▶ _Requirement_:
Reproduce all of the material exactly as shown.

#### Dataset extract

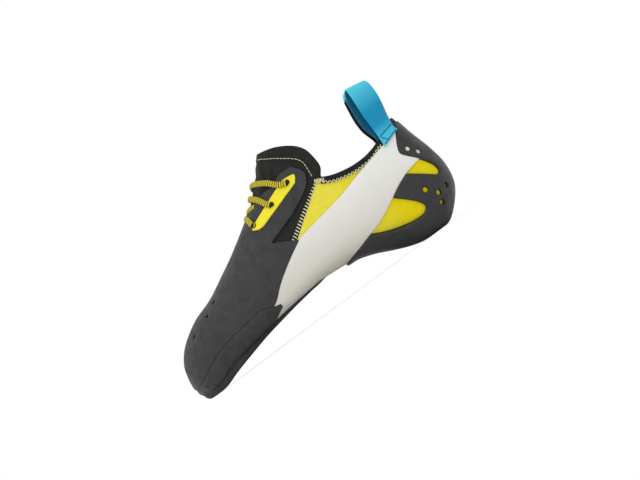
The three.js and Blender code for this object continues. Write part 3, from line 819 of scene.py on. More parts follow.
        # Knit has ribs and courses, and the other weaves have two slanting runs of thread
        knit = self.pattern is Pattern.KNIT
        wave_u = self.wave(tree, u, v, turns, 0 if knit else turns)
        wave_v = self.wave(tree, u, v, 0 if knit else turns, turns * 0.7 if knit else -turns)
        product = node(tree, "ShaderNodeMath", {0: wave_u, 1: wave_v}, operation="MULTIPLY")
        height = self.ramp(tree, product.outputs[0], -1.0, 1.0)
        if self.second:
            # Bands of the second colour stand straight across a two-colour braid
            bands = self.wave(tree, u, v, 2 * math.pi / BRAID_REPEAT, 0)
            colour = self.mixed(tree, self.ramp(tree, bands, 0.25, 0.5), colour, srgb(self.second))
        return self.darken(tree, colour, height, 0.1, 0.6, 0.6), height

    def wave(self, tree: Tree, u: Socket, v: Socket, a: float, b: float) -> Socket:
        """The sine of a u + b v.

        Args:
            tree: The material's node tree.
            u: The first coordinate, in mm.
            v: The second one.
            a: Turns of the first in radians a mm.
            b: Turns of the second.

        Returns:
            The socket of the sine.
        """
        first = node(tree, "ShaderNodeMath", {0: u, 1: a}, operation="MULTIPLY")
        angle = node(tree, "ShaderNodeMath", {0: v, 1: b, 2: first.outputs[0]}, operation="MULTIPLY_ADD")
        return node(tree, "ShaderNodeMath", {0: angle.outputs[0]}, operation="SINE").outputs[0]

    def darken(
        self, tree: Tree, colour: Socket, value: Socket, low: float, high: float, dark: float
    ) -> Socket:
        """The colour, darker where the value is low, as light is lost between fibres.

        Args:
            tree: The material's node tree.
            colour: The colour.
            value: The pattern's height.
            low: The height up to which the colour is darkest.
            high: The height from which it is whole.
            dark: What the colour is multiplied by where it is darkest.

        Returns:
            The socket of the new colour.
        """
        share = self.ramp(tree, value, low, high, dark, 1.0)
        return node(tree, "ShaderNodeVectorMath", {0: colour, "Scale": share}, operation="SCALE").outputs[0]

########

▶ _Task output_:
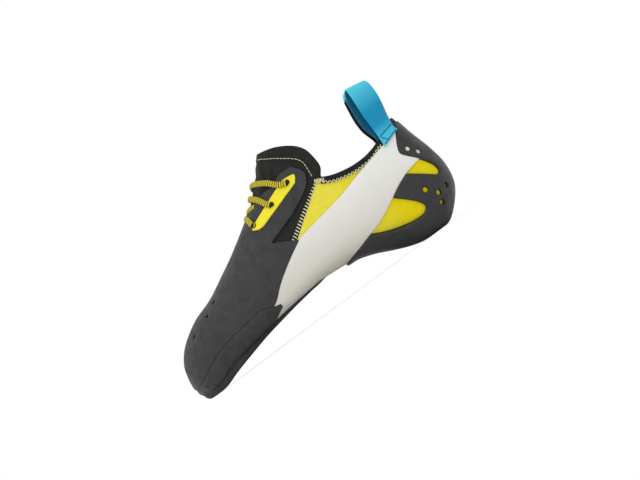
The three.js and Blender code for this object continues. Write part 3, from line 819 of scene.py on. More parts follow.
        # Knit has ribs and courses, and the other weaves have two slanting runs of thread
        knit = self.pattern is Pattern.KNIT
        wave_u = self.wave(tree, u, v, turns, 0 if knit else turns)
        wave_v = self.wave(tree, u, v, 0 if knit else turns, turns * 0.7 if knit else -turns)
        product = node(tree, "ShaderNodeMath", {0: wave_u, 1: wave_v}, operation="MULTIPLY")
        height = self.ramp(tree, product.outputs[0], -1.0, 1.0)
        if self.second:
            # Bands of the second colour stand straight across a two-colour braid
            bands = self.wave(tree, u, v, 2 * math.pi / BRAID_REPEAT, 0)
            colour = self.mixed(tree, self.ramp(tree, bands, 0.25, 0.5), colour, srgb(self.second))
        return self.darken(tree, colour, height, 0.1, 0.6, 0.6), height

    def wave(self, tree: Tree, u: Socket, v: Socket, a: float, b: float) -> Socket:
        """The sine of a u + b v.

        Args:
            tree: The material's node tree.
            u: The first coordinate, in mm.
            v: The second one.
            a: Turns of the first in radians a mm.
            b: Turns of the second.

        Returns:
            The socket of the sine.
        """
        first = node(tree, "ShaderNodeMath", {0: u, 1: a}, operation="MULTIPLY")
        angle = node(tree, "ShaderNodeMath", {0: v, 1: b, 2: first.outputs[0]}, operation="MULTIPLY_ADD")
        return node(tree, "ShaderNodeMath", {0: angle.outputs[0]}, operation="SINE").outputs[0]

    def darken(
        self, tree: Tree, colour: Socket, value: Socket, low: float, high: float, dark: float
    ) -> Socket:
        """The colour, darker where the value is low, as light is lost between fibres.

        Args:
            tree: The material's node tree.
            colour: The colour.
            value: The pattern's height.
            low: The height up to which the colour is darkest.
            high: The height from which it is whole.
            dark: What the colour is multiplied by where it is darkest.

        Returns:
            The socket of the new colour.
        """
        share = self.ramp(tree, value, low, high, dark, 1.0)
        return node(tree, "ShaderNodeVectorMath", {0: colour, "Scale": share}, operation="SCALE").outputs[0]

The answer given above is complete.